One such capability was the “image variations” option, which allows you to send an image to the model, and get a variation of that image, perhaps with extra stuff added in, using the unClip technology. This required quite a bit of work on hordelib so that it uses a completely different ComfyUI workflow but ultimately this was not so much harder than just adding the img2img capabilities to SC.

The larger difficulty came when I wanted to add the feature to remix multiple images together. The problem being that until now the AI Horde only supported sending a single source image and a single source mask, so a varying amount of images was not possible at all.

So to support this, I needed to touch all areas of the AI Horde. The AI Horde had to accept and upload each of them on my R2 bucket and provide individual download links. The SDK had to know to expect and provide methods to download those images in parallel to avoid delays, to the reGen worker had to be able to receive those images and send them to hordelib which should know how to dynamically adjust a comfyUI pipeline on-the-fly to add as many extra nodes as required.

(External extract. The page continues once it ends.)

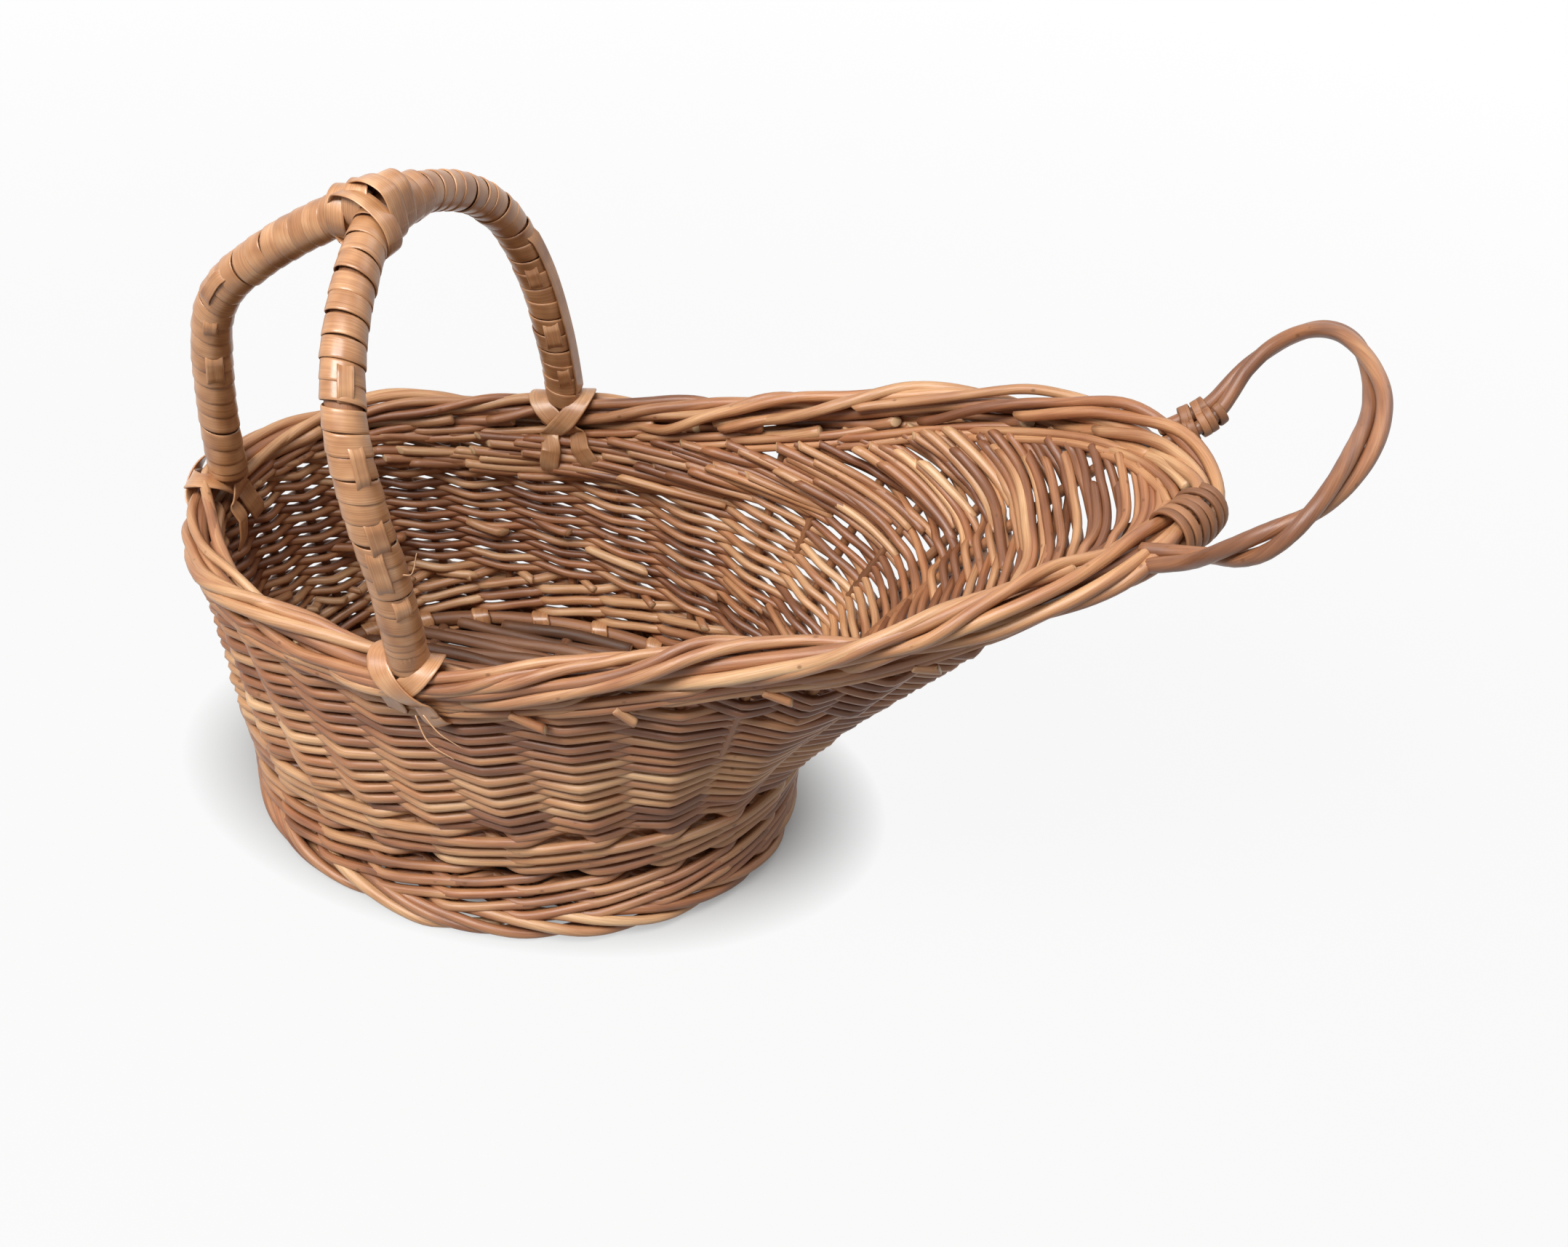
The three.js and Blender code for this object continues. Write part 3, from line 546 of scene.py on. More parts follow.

So after 2 weeks of developing and testing, we finally have this feature available. If your Horde front-end supports the “remix” feature. You can send up to 1-6 images to this workflow along with a prompt, and it will try its best to “squash” them all together into one composition. Note that the more images you send, and the larger the prompt, the harder it will be for the model to “retain” all of them in the composition. But it will try its best.

As an example, here’s how the model remixes my own avatar. You’ll notice that the result can understand the general concepts of the image, but can’t follow it exactly as it’s not doing img2img. The blur is probably caused by the need to upscale my original image, which is something I’d like to fix on the next pass.

Likewise, this is the Haidra logo

And finally, here’s a remix of both logo and avatar together

Pretty neat, huh?

This ability to send extra source images also lays the groundwork for the Horde to support things like InstantID, which I hope I’ll be able to work on supporting soon enough.